**What to do:** Quote the data below in full, please, without altering anything.

**Data block:**
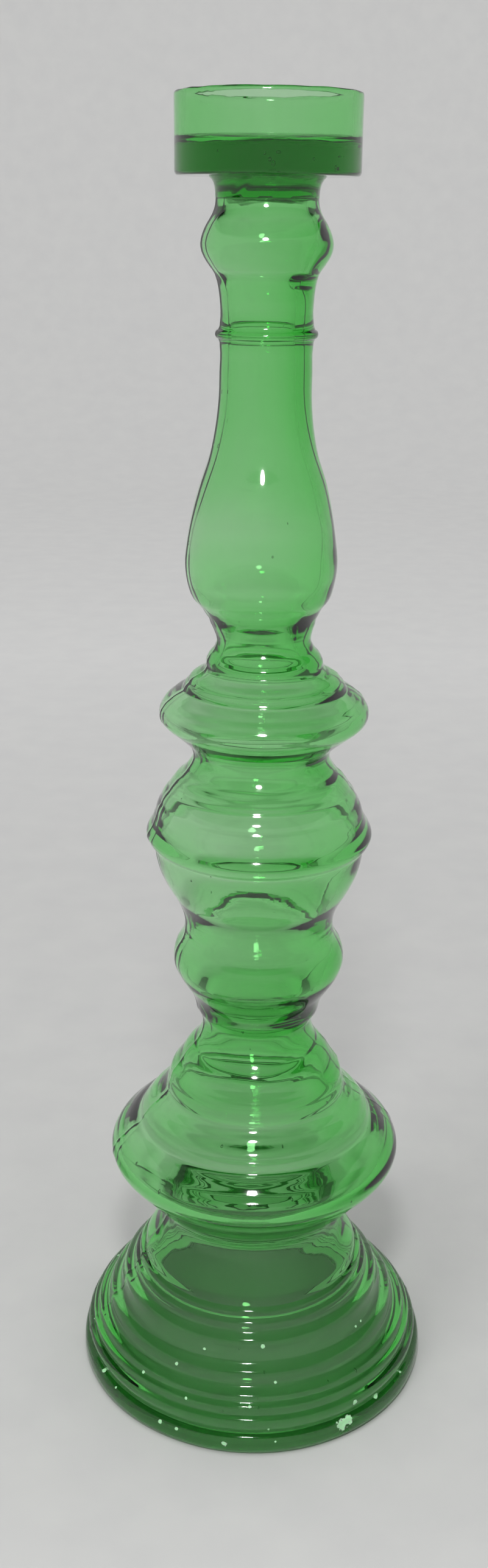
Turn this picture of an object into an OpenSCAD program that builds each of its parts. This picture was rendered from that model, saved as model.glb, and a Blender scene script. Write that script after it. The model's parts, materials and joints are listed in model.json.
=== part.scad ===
// Tall hollow glass candlestick: a mould-blown body, a solid joining button and a pressed candle cup.
// Millimetres. Origin at the middle of the foot's ground rim, on the table, with +Z up the stem.

/* [Foot] */
// Radius of the bead at the bottom of the foot
foot_r = 58; // [54:0.5:62]
// Radius of the flat ground rim, where it meets the bead
rim_r = 56.6; // [55:0.1:56.9]
// Radius of the hollow at the ground rim
foot_bore_r = 53.2; // [50:0.1:54]
// Radius of the hidden neck between the foot and the saucer
neck_r = 28.8; // [27.5:0.1:30]

/* [Saucer] */
// Radius of the saucer's edge
saucer_r = 47.3; // [45:0.1:50]
// Height of the saucer's edge
saucer_z = 80.2; // [79:0.1:81]
// Depth of the two creases round the top of the saucer
saucer_crease = 0.2; // [0:0.05:0.5]

/* [Small bulge] */
// Radius of the waist under the small bulge
low_waist_r = 17.6; // [16:0.1:19]
// Radius of the small bulge
bulge_r = 27; // [25:0.1:29]
// Height of the small bulge's widest ring
bulge_z = 148; // [146.5:0.1:149.5]

/* [Ridged bulb] */
// Radius of the sharp ridge round the bulb
ridge_r = 34.9; // [33.8:0.1:37]
// Height of the ridge
ridge_z = 190.6; // [189:0.1:192]

/* [Disc knop] */
// Radius of the disc knop
disc_r = 31.6; // [29.5:0.1:34]
// Height of the disc knop's widest ring
disc_z = 229.2; // [228.2:0.1:230.2]
// Depth of the two creases round the cone above the disc knop
disc_crease = 0.2; // [0:0.05:0.4]

/* [Baluster] */
// Radius of the groove under the baluster
groove_r = 14; // [13:0.1:15]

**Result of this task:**
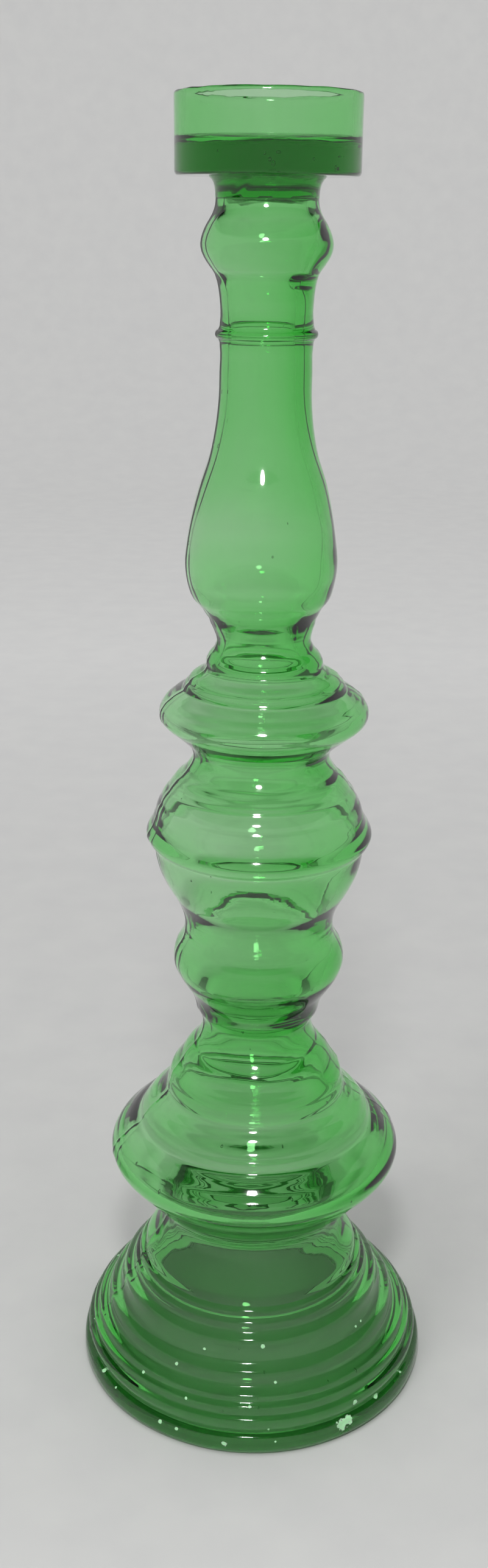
Turn this picture of an object into an OpenSCAD program that builds each of its parts. This picture was rendered from that model, saved as model.glb, and a Blender scene script. Write that script after it. The model's parts, materials and joints are listed in model.json.
=== part.scad ===
// Tall hollow glass candlestick: a mould-blown body, a solid joining button and a pressed candle cup.
// Millimetres. Origin at the middle of the foot's ground rim, on the table, with +Z up the stem.

/* [Foot] */
// Radius of the bead at the bottom of the foot
foot_r = 58; // [54:0.5:62]
// Radius of the flat ground rim, where it meets the bead
rim_r = 56.6; // [55:0.1:56.9]
// Radius of the hollow at the ground rim
foot_bore_r = 53.2; // [50:0.1:54]
// Radius of the hidden neck between the foot and the saucer
neck_r = 28.8; // [27.5:0.1:30]

/* [Saucer] */
// Radius of the saucer's edge
saucer_r = 47.3; // [45:0.1:50]
// Height of the saucer's edge
saucer_z = 80.2; // [79:0.1:81]
// Depth of the two creases round the top of the saucer
saucer_crease = 0.2; // [0:0.05:0.5]

/* [Small bulge] */
// Radius of the waist under the small bulge
low_waist_r = 17.6; // [16:0.1:19]
// Radius of the small bulge
bulge_r = 27; // [25:0.1:29]
// Height of the small bulge's widest ring
bulge_z = 148; // [146.5:0.1:149.5]

/* [Ridged bulb] */
// Radius of the sharp ridge round the bulb
ridge_r = 34.9; // [33.8:0.1:37]
// Height of the ridge
ridge_z = 190.6; // [189:0.1:192]

/* [Disc knop] */
// Radius of the disc knop
disc_r = 31.6; // [29.5:0.1:34]
// Height of the disc knop's widest ring
disc_z = 229.2; // [228.2:0.1:230.2]
// Depth of the two creases round the cone above the disc knop
disc_crease = 0.2; // [0:0.05:0.4]

/* [Baluster] */
// Radius of the groove under the baluster
groove_r = 14; // [13:0.1:15]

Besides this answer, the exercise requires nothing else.